Screenwriting Goldmine Coverage |
Phil Gladwin, founder and co proprietor of Screenwriting Goldmine, has a limited number of consultancy and coverage places per month. There are several different options, from first ten pages analyses, through readers' reports, all the way up to full screenplay development. All levels are fine, from beginner to experienced professional.

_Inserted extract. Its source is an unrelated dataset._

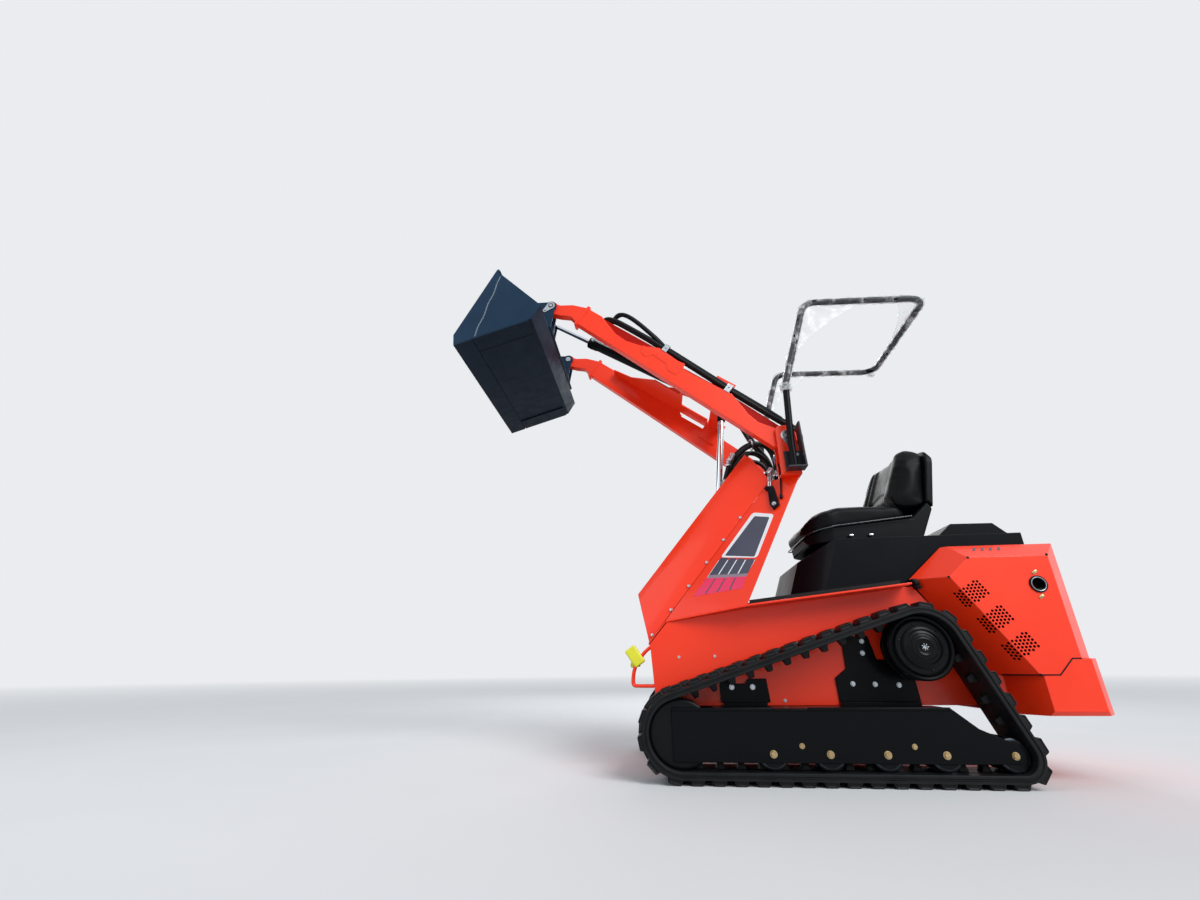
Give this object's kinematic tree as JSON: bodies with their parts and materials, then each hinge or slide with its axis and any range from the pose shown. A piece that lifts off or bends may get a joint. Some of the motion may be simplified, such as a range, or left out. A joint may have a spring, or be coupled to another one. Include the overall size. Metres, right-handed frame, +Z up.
{
  "type": "mini track loader",
  "caption": "Ride-on mini track loader with rubber tracks, raised boom arms, tilting bucket, seat and roll hoop.",
  "frame": {"origin": "middle of the bounding box on the ground", "axes": "+X forward to the bucket, +Y to the operator's left, +Z up"},
  "size_m": [2.49, 1.05, 2.308],
  "materials": {
    "red_paint": "gloss",
    "black_paint": "satin",
    "bucket_paint": "satin",
    "pin_steel": "satin",
    "rod_chrome": "polished",
    "black_plastic": "matte",
    "engine_iron": "matte",
    "black_iron": "satin",
    "seat_vinyl": "satin",
    "track_rubber": "matte",
    "mat_rubber": "matte",
    "hose_rubber": "satin",
    "lamp_yellow": "gloss"
  },
  "bodies": {
    "chassis": {"hull": "red_paint", "deck": "red_paint", "deck_mat": "mat_rubber", "front_cowl": "red_paint", "tower_panels": "red_paint", "dash_panel": "red_paint", "tower_ears": "red_paint", "boom_pivot_pins": "pin_steel", "rops_hoop": "black_paint", "rops_brackets": "black_paint", "engine_cover": "black_plastic", "rear_hood": "red_paint", "rear_bumper": "red_paint", "engine_block": "engine_iron", "exhaust_ring": "pin_steel", "seat_base": "black_plastic", "seat_cushion": "seat_vinyl", "seat_back": "seat_vinyl", "track_left": "track_rubber", "track_right": "track_rubber", "track_frames": "black_paint", "rollers": "black_iron", "idlers": "black_iron", "sprockets": "black_iron", "frame_mounts": "black_paint", "drive_motors": "black_iron", "lift_base": "black_paint", "front_lamp": "lamp_yellow", "lamp_guard": "red_paint", "work_lamps": "black_plastic", "valve_block": "black_iron", "control_levers": "black_plastic"},
    "boom": {"boom_arms": "red_paint", "cross_plate": "red_paint", "boom_hoses": "hose_rubber", "hose_clamps": "pin_steel"},
    "bucket": {"bucket_shell": "bucket_paint", "bucket_hitch": "bucket_paint", "bucket_pins": "pin_steel"},
    "lift_barrel": {"lift_barrel": "black_paint"},
    "lift_rod": {"lift_rod": "rod_chrome"},
    "tilt_barrel": {"tilt_barrel": "black_paint"},
    "tilt_rod": {"tilt_rod": "rod_chrome"}
  },
  "joints": [
    {"name": "boom_lift", "type": "hinge", "parent": "chassis", "child": "boom", "pos_m": [-0.308, 0, 1.347], "axis": [0, -1, 0], "range_deg": [-81.8, 6]},
    {"name": "bucket_tilt", "type": "hinge", "parent": "boom", "child": "bucket", "pos_m": [0.81142, 0, 2.18444], "axis": [0, -1, 0], "range_deg": [-1, 115]},
    {"name": "lift_cylinder_turn", "type": "hinge", "parent": "chassis", "child": "lift_barrel", "pos_m": [0.076, 0, 0.42], "axis": [0, -1, 0], "range_deg": [-2.7, 0.3]},
    {"name": "lift_cylinder_stroke", "type": "slide", "parent": "lift_barrel", "child": "lift_rod", "axis": [-0.1199, 0, 0.9928], "range_m": [-0.4964, 0.0369]},
    {"name": "tilt_cylinder_turn", "type": "hinge", "parent": "boom", "child": "tilt_barrel", "pos_m": [0.07092, 0, 1.77534], "axis": [0, -1, 0], "range_deg": [-0.12, 0.98]},
    {"name": "tilt_cylinder_stroke", "type": "slide", "parent": "tilt_barrel", "child": "tilt_rod", "axis": [0.8421, 0, 0.5394], "range_m": [-0.1908, 0.0022]}
  ],
  "couplings": [
    {"joint": "lift_cylinder_turn", "follows": "boom_lift", "ratio": 0.0316},
    {"joint": "lift_cylinder_stroke", "follows": "boom_lift", "m_per_rad": 0.34735},
    {"joint": "tilt_cylinder_turn", "follows": "bucket_tilt", "ratio": 0.00755},
    {"joint": "tilt_cylinder_stroke", "follows": "bucket_tilt", "m_per_rad": -0.09481}
  ]
}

Let's cut to the chase. How will paying for my - not inexpensive - advice help you sell your script? I absolutely understand why you might be concerned. But this is just one of these 'no worries' situations. The feedback I give you will definitely help you move your script closer to a reading like the output of a professional writer. Yes there are no guarantees. Yes, selling a script is a complete lottery, and even the most established writers in television and the movies get their work knocked back on occasion. HOWEVER, by getting me to help you, you are buying the – usually utterly unavailable - time of a very, very experienced writer and editor, with extensive experience of sitting on both sides of the process. I've been an editor, looking for writers for my show, and guiding writers from initial treatment right through to production draft, and I've been a writer, battling the system from the other side to get my own vision to screen in the best possible way.
A script plucked from the slush pile and turned into a Movie? I'll tell you a story. When I was a script reader I would sit in a tiny office in the corner of the BBC in White City in London (the view from the window looked out over a dairy, which I always thought was incongruous for central London). I spent six months in that office, reading unsolicited scripts, writing readers' reports, and recommending pass or fail for each. At the time it felt like a crazy place to put someone with no experience of the industry. There were just a few of us acting as gatekeepers to the hundreds of scripts that came into the BBC every week from hopeful writers. But let me tell you something. In that six months I DID spot a script that I thought had considerable potential. It was a great bit of work by a writer I didn't know called Richard Hawkins. I passed it on up the line, and people agreed. One after another people nodded their heads, and said, surprised, 'yes, this is a good bit of work'. They brought the writer in for a conversation, and an experienced script editor and producer began to work with him - and to cut a long story short, they eventually turned that script into a movie called The Theory of Flight. It ended up being directed by Paul Greengrass, and starring Kenneth Branagh and Helena Bonham Carter. A slush pile script actually going into production? Not bad! And not bad for teaching me to trust my own judgement. You see, this was back in 1995, and no-one in the BBC Drama Department could remember an unsolicited script being lifted out of the slush pile and put into production like that. As far as people could remember, this had just never happened before. The story became a little legend in its own right for quite a number of years after. You know why? Let me be blunt. We script readers were really nothing more than a political gesture. We poor, hopeful, innocents were put in a holding pen, a kind of Darwinian editor stew, and those of us who managed to finagle a renewal of our contract after the initial six months was over were deemed to have enough of the right stuff to be taken seriously as trainee editors. I suspect this is true right across the industry.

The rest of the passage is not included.